IMHO, most SCSI drives are made for the Macintosh market :-)
What do you mean by a SCSI plug? The SCSI link is just a list of 50 connections
No connector type is in the specs. Most SCSI drives have flatcable (IDC) con-
nectors. Sometimes the external box has a 50-pin centronics-type conn.
These two are quite easy to interconnect. You can just press a flatcable in
between, the pin layout is the same.

>My estimate is that people selling drives for Archies are charging
>100% *above* what would give them an acceptable profit.

I totally agree with that.

>Graham

Axel
-- 
Strike a pose... There's nothing to it.

gtoal@castle.ed.ac.uk (G Toal) (06/22/91)

In article <1991Jun21.101645.24171@fwi.uva.nl> aroest@fwi.uva.nl (Axel Roest (N)) writes:
>What do you mean by a SCSI plug? The SCSI link is just a list of 50 connections
>No connector type is in the specs. Most SCSI drives have flatcable (IDC) con-
>nectors. Sometimes the external box has a 50-pin centronics-type conn.
>These two are quite easy to interconnect. You can just press a flatcable in
>between, the pin layout is the same.

OK, the particular combination I had to make was an IDC on one end for
the drive and a Centronics on the other end for the Acorn SCSI card.
This is *not* a combination you can get off the shelf, unbelievable as
that may seem. (Believe me, I *TRIED HARD*)

The clamped IDC end has to be done properly.  I tried to make my own
(with a clamp - reasonable competantly I thought) but it just didn't
work.  A very nice guy at Acorn baled me out of trouble, for which
I was very grateful.

Apart from the cable though, the rest is easy.  I used an old Beeb
Winny housing I had spare; a friend (I bought two of the drives at
the same time to save $20 on postage :-) ) housed his in an old IBM
PC which also supplied power for it.

Go for it people.  Worth the effort.

Graham

osmith@acorn.co.uk (Owen Smith) (06/24/91)

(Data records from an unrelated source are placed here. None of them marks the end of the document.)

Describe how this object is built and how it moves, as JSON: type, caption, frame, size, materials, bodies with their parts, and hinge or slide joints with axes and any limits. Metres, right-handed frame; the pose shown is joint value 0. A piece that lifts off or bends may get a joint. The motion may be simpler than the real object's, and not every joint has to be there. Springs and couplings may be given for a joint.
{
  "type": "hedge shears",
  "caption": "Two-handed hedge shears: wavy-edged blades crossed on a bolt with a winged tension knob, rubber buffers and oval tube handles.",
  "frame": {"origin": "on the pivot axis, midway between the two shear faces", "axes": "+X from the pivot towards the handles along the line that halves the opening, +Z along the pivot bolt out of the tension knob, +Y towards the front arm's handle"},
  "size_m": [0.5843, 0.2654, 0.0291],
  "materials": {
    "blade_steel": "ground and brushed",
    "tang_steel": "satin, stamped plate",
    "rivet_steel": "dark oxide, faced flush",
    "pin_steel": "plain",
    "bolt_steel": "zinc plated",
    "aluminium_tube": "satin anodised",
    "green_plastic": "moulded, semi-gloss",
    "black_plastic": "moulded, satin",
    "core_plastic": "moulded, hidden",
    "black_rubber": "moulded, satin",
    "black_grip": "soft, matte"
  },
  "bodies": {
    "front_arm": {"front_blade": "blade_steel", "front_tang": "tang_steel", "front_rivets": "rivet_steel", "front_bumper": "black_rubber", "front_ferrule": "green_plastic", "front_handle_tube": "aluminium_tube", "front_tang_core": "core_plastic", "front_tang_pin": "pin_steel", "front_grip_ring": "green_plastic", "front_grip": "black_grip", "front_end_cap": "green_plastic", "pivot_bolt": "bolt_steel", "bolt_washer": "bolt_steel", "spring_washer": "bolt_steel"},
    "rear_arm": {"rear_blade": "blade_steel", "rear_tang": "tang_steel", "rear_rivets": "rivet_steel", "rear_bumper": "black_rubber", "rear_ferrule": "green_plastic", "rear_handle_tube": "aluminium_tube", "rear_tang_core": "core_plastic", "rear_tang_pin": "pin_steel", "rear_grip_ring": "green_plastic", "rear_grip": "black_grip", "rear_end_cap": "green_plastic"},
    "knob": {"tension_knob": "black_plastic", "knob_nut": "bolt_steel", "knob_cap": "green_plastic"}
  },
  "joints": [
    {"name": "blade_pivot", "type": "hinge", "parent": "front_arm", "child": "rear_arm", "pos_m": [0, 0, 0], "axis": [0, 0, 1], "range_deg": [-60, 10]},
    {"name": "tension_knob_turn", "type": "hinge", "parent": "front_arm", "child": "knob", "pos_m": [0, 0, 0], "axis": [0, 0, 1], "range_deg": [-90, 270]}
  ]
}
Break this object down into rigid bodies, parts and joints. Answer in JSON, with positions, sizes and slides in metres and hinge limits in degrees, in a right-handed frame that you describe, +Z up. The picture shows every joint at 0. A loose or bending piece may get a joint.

In article <11237@castle.ed.ac.uk> gtoal@castle.ed.ac.uk (G Toal) writes:

>OK, the particular combination I had to make was an IDC on one end for
>the drive and a Centronics on the other end for the Acorn SCSI card.
>This is *not* a combination you can get off the shelf, unbelievable as
>that may seem. (Believe me, I *TRIED HARD*)

A small bench vice is excellent for making IDC cables up. The small clamp
on vices you can buy from RS for about 40 quid are perfect for the job,
and you can use them for other things too. These days I am happier making my
own IDC cables up - bought ones always seem shoddily made with the cable
coming out of the connector at a rather dubious angle etc.

Owen.
 
The views expressed are my own and are not necessarily those of Acorn.